We left the camp disillusioned, and met some Palestinian students for lunch in what could’ve been the nicest restaurant in the West Bank. On the top floor of a tall building, its wide windows had sweeping views of hills dotted with green and scattered communities. The food was elegant, plentiful and left me feeling morally ambiguous. The Palestinian student at our table didn’t want to talk politics, but didn’t hold back in saying he disliked the U.S. yet loved American movies.
Jerusalem
Rows of grains, spices and crops pile up on stalls in the Shuk marketplace in Jerusalem. People lean and reach over each other to settle bills and secure optimal produce, while tiny bars sell to-go cups of beer and cocktails. Our group is instructed to stay within the small market area, and most settled into a corner bar with makeshift tables and chairs.
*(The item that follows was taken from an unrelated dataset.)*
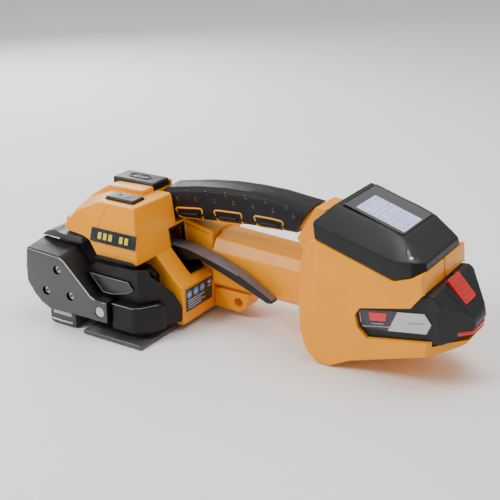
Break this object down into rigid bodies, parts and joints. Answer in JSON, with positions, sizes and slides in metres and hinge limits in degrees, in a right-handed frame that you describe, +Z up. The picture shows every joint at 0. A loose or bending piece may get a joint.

I order a berry mojito that looks like springtime, with deep raspberries and blueberries throughout the ice and sprigs of mint sprouting from the top. But I feel like a shrinking violet. I am in a corner and don’t go along with the group like I could, and maybe should.
Finishing my second drink and making small talk with a group leader, three students run up to me, say they are going dancing and ask if I want to come with. I rarely say no to dancing.
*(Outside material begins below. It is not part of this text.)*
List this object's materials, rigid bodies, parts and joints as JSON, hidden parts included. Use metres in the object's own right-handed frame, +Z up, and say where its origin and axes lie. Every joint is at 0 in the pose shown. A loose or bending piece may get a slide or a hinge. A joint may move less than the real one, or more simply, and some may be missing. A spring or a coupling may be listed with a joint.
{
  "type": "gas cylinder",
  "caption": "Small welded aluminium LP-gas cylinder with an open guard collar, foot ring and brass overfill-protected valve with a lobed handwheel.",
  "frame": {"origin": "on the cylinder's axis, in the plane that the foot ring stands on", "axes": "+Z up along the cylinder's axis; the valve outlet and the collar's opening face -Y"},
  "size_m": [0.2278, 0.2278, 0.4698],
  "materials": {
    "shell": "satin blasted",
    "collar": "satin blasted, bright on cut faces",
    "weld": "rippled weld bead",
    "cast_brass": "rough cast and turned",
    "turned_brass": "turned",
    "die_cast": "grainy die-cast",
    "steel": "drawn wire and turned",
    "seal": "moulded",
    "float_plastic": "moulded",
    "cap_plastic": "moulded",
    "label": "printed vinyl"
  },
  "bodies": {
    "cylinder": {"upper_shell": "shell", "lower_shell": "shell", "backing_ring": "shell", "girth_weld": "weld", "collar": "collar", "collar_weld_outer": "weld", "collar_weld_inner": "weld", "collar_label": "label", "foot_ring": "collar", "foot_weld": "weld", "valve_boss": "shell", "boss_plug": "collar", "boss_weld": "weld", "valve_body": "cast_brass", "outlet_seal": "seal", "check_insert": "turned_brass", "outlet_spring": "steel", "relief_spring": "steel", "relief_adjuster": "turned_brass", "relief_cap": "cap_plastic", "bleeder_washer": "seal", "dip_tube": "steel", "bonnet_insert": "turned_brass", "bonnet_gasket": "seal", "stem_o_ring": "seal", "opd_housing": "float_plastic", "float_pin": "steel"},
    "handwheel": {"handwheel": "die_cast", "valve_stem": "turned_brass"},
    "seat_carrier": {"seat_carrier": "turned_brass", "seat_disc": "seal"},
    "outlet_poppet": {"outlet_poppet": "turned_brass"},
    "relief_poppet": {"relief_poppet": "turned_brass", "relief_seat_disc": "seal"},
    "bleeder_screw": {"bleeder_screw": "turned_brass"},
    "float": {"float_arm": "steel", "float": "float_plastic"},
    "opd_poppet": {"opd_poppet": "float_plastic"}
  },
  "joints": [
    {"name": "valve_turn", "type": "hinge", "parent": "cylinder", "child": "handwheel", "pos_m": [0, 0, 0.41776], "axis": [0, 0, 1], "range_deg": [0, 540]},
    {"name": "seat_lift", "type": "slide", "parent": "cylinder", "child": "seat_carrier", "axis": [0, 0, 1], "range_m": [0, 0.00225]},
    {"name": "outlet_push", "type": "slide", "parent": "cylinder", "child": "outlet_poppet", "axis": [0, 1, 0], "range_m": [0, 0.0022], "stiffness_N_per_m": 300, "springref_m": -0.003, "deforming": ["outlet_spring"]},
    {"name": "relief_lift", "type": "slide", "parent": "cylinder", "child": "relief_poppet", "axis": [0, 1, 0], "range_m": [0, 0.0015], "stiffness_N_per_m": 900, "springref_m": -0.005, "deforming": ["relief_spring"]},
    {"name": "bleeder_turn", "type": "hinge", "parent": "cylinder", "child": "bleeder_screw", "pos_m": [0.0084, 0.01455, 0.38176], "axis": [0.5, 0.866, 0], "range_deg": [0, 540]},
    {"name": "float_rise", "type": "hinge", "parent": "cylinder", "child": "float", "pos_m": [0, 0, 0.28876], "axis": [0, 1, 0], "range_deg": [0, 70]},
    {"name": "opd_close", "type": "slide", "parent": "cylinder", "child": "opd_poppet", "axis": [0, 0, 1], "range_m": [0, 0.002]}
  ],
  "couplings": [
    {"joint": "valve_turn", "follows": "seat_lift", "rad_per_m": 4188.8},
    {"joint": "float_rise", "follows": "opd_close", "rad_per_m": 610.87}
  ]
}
I leave in such a hurry that I don’t even settle my bill. We wander and backtrack through the young nightlife of the old city until we find our way to a club that lets us skip the line and pay no cover fee. One of the girls tugs my arm before we go in and asks if I am absolutely sure we should do this. Her parents had forbade going out while abroad, and we are beyond the limits our group established. I tell her we must.
Inside are dancers and drinkers several years older than us. We take vodka shots (which I secretly throw behind me) and twirl each other on the floor. Remixed Britney Spears and Spanish music are apparently the musical genres Israelis enjoy most, and we add to that consensus. Some kiss, all laugh, and on our way up the stairs we hold each other’s hands.
On subsequent evenings out in the cities we visit, each of us agree that none were quite as enchanting as our night out in Jerusalem.